I’ll just note that an EMP blast kicks out any electronics that are in existence at that moment. It doesn’t render the world permanently incapable of having electronics.
I’ll also note that in a directional blast like something expelled from the sun, quite possibly the dark side of the planet would be shielded, meaning that probably a good 40-50% of all electronics would survive. Re-outfitting the other half of the planet with electronics and machines would be a large task, but with 40-50% of the world’s infrastructure running just fine, it really wouldn’t take all that long to accomplish.
The bigger issues would be the loss of electronic information like bank account information, and transporting food to people or people to food.
The futuristic novel “The Postman” by David Brin addresses a similar situation, except that the cause of the collapse is due to war, not a star flare. (And it was on Earth, not a space colony.) I would highly recommend reading it.
To answer the OP, I would think that such an event would in some ways be worse than just dialing back civilization to the year 1900 or so. Before electronics-based technology, information was stored non-electronically.
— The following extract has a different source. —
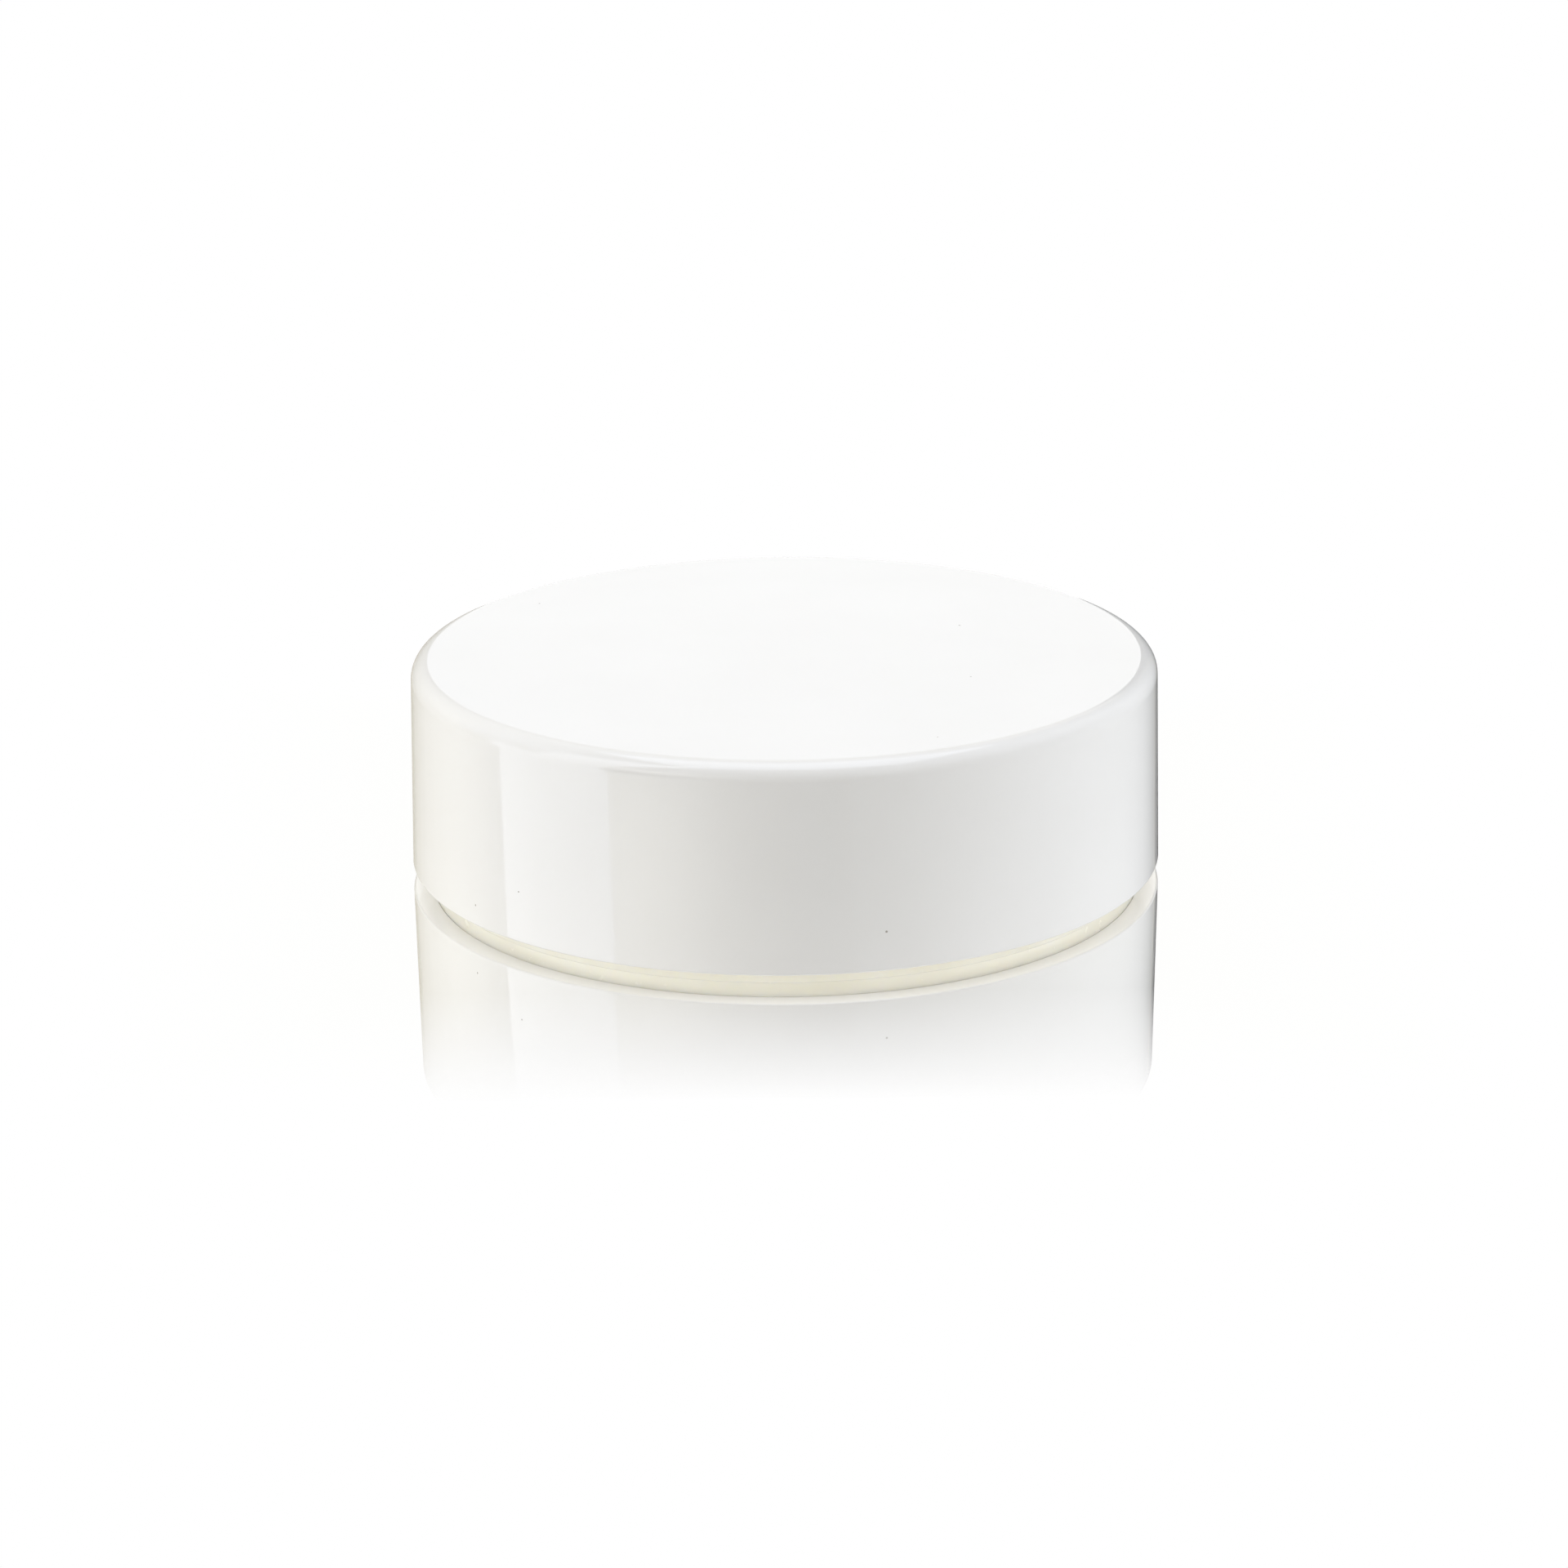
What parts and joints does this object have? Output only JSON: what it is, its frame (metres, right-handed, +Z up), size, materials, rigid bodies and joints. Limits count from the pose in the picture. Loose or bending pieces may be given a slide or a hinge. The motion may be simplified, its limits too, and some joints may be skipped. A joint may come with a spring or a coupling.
{
  "type": "lidded shaving soap puck tub",
  "caption": "Low round tub with a glossy white push-on lid, holding a puck of hard shaving soap that a brush is loaded from.",
  "frame": {"origin": "centre of the flat ring that the tub stands on", "axes": "+Z up along the tub's own axis; the piece is round about Z, so +X and +Y are equal"},
  "size_m": [0.085, 0.085, 0.025],
  "materials": {
    "lid_gloss": "polished moulded plastic",
    "insert_satin": "satin moulded plastic",
    "liner_foam": "closed-cell foam sheet",
    "tub_milky": "milky translucent natural plastic",
    "soap": "waxy hard soap"
  },
  "bodies": {
    "tub_body": {"tub": "tub_milky", "soap_puck": "soap"},
    "lid_body": {"lid_shell": "lid_gloss", "lid_insert": "insert_satin", "lid_liner": "liner_foam"}
  },
  "joints": [
    {"name": "lid_lift", "type": "slide", "parent": "tub_body", "child": "lid_body", "axis": [0, 0, 1], "range_m": [0, 0.05]}
  ]
}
But once you become reliant on electronics, you’re more vulnerable when you lose it. So in the short term, it would cause chaos. In the long term, I think society would recover. 1000 years is a really long time–more than long enough to recover, I think, unless some institution (like an archconservative church or government, such as the Catholic church of the Middle Ages or the Chinese empire a few hundred years ago) stifled innovation and enforced stasis.
That didn’t seem to stop our society from eventually advancing. Keep in mind most of the good stuff was invented in the past 200 years or so.
The tough part would be the first few years. Our society can’t sustain it’s current population levels without farming, transportation, manufacturing and information systems.